The expert opinion on the suspicious nature of large numbers of wrong-to-right test erasures should be enough for any administrator to order an investigation and publish the results. Many parents use test score data to select the best school for their children. They deserve the facts.
I think most of us who have taken bubble tests don’t need experts to see the problem. We answer the questions as best we can, go over our answers and maybe change a few.
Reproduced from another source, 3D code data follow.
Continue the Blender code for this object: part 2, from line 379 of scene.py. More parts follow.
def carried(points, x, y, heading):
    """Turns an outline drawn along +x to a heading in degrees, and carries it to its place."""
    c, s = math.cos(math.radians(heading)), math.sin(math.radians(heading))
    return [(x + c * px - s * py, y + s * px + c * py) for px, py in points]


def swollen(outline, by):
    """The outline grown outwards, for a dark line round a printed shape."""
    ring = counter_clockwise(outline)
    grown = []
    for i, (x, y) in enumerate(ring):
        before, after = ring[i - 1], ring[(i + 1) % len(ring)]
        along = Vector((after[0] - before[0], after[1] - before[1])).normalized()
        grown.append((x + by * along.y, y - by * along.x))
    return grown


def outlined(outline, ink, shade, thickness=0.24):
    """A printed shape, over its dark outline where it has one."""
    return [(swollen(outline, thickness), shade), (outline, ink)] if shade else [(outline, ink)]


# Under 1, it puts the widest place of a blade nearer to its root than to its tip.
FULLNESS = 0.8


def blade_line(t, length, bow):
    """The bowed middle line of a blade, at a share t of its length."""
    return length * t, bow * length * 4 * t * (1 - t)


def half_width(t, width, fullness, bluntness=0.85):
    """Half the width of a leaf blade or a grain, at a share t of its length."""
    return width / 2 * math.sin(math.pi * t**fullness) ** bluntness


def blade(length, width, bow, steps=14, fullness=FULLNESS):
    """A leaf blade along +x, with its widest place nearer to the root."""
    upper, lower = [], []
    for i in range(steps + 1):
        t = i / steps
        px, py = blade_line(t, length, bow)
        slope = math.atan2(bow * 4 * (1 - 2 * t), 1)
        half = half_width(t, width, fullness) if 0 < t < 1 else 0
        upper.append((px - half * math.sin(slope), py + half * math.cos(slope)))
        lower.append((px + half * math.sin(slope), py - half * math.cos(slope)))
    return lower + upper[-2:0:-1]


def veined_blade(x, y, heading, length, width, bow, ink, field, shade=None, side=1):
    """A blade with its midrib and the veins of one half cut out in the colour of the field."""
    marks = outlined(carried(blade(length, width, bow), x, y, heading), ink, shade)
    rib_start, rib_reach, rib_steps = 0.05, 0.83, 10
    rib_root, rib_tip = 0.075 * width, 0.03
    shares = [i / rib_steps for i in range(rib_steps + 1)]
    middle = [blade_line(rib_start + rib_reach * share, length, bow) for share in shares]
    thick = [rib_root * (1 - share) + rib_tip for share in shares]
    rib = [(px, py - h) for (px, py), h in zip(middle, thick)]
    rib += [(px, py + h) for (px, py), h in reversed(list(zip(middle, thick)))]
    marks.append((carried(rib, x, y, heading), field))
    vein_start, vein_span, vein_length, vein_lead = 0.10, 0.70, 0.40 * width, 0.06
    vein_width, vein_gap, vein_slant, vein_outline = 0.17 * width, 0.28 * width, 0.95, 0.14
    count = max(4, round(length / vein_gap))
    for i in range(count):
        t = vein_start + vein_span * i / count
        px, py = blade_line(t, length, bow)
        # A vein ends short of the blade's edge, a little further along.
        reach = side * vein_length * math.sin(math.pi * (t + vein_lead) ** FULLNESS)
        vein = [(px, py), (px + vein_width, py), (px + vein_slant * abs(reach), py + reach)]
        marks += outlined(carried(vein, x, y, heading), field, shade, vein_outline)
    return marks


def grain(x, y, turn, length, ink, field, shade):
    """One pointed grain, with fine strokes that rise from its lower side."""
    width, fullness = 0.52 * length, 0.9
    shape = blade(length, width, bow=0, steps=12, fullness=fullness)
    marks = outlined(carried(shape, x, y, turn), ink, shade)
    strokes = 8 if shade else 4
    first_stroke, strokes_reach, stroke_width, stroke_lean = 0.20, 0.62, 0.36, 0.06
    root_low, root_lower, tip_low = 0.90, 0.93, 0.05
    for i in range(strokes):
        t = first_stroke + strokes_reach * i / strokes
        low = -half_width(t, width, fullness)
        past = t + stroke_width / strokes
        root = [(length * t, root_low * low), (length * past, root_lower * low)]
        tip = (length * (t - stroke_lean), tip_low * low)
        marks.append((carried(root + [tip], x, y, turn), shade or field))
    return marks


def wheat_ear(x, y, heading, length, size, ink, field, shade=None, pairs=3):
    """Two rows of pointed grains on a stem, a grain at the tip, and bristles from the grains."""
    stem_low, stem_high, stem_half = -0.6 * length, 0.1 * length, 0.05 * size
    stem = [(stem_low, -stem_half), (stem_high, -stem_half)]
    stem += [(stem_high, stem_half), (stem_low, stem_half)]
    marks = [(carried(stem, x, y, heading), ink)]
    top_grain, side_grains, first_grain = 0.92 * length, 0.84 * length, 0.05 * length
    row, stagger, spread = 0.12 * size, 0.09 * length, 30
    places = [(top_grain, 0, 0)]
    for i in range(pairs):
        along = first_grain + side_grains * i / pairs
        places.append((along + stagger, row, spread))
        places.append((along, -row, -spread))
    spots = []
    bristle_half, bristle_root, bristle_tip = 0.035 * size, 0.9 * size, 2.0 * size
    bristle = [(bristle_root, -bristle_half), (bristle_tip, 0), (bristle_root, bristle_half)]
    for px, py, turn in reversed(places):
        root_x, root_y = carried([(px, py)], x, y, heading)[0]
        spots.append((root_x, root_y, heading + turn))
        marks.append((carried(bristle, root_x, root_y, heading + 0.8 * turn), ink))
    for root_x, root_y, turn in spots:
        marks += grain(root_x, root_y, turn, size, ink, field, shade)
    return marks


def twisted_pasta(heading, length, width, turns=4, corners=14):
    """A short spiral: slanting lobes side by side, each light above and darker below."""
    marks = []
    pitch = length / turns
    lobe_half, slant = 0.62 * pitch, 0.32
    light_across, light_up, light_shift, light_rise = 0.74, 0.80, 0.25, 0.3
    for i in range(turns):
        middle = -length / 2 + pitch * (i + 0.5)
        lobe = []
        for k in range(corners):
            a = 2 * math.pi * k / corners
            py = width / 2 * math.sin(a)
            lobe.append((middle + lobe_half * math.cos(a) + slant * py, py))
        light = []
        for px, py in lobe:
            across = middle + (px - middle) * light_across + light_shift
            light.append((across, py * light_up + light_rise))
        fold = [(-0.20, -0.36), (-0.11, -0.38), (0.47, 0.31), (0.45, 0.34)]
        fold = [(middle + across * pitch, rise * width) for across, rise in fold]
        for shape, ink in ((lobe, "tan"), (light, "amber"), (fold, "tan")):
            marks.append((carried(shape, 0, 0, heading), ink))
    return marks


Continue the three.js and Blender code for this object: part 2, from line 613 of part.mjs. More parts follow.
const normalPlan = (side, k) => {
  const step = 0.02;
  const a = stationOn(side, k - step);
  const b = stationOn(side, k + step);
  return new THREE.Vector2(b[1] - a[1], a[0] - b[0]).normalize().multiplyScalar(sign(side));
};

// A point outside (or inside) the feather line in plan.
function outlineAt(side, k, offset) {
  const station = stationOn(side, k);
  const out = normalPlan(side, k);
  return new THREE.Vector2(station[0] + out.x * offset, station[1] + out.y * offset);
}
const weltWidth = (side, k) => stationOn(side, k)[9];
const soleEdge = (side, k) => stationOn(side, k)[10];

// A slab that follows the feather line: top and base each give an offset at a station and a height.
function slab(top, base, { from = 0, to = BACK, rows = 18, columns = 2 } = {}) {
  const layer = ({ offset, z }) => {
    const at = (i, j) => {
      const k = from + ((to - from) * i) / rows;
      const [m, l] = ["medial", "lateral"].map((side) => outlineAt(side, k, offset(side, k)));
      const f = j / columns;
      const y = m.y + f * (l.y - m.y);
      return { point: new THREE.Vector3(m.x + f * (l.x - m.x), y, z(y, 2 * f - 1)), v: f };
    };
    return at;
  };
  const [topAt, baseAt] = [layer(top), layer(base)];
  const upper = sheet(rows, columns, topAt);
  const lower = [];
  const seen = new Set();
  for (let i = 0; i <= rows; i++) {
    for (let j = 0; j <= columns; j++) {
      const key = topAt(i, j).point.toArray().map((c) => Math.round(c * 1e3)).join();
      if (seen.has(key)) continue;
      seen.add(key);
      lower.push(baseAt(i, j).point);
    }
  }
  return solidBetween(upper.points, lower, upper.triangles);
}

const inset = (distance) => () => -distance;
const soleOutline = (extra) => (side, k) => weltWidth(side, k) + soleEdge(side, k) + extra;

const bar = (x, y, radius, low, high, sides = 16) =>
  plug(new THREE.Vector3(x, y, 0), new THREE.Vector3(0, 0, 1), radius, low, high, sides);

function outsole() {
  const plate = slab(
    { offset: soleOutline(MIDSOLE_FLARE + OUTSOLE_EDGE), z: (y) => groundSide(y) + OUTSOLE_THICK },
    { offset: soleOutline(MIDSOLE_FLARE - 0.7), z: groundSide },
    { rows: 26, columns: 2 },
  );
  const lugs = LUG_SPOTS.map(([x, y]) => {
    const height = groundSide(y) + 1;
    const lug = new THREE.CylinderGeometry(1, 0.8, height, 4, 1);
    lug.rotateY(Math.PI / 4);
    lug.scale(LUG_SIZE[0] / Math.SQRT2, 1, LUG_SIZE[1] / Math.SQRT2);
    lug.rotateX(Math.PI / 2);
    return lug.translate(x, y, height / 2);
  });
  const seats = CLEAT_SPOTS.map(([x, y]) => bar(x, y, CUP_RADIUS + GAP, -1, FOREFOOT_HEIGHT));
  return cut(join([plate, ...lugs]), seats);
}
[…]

The key question is: Under what innocent circumstances would we ever change eight, nine or 10 of our original answers, and make the correct wrong-to-right choice every time?
The only instance I can think of is if we discovered we were on the wrong row of the answer sheet, not something that is going to happen to dozens of school children in different classrooms on the same test.
As for less savory explanations, if I had no moral qualms, I can imagine making that many wrong-to-right changes when someone told me the correct answers in the middle of the exam. The USA Today series has shown that attempts to do that in other parts of the country have often been detected because students, as bothered by cheating as anyone else, went home and told their parents, who reported it to school headquarters.
I am not saying educators in the District cheated. I don’t know. No one has confessed. But there is enough evidence in what USA Today has uncovered, including procedures that give administrators free access to tests completed by their students, to suggest that adults might have erased wrong answers and filled in right ones after the kids went home.
The D.C. schools should carefully investigate what has happened, as school officials have done in similar cases in Georgia. Whatever those results, school systems should impose better security procedures and better ways of checking test results.
Most of us don’t accept cheating in government contracts, job competitions, or football games. We should be even less willing to accept it when it comes to determining how much our children are learning in school.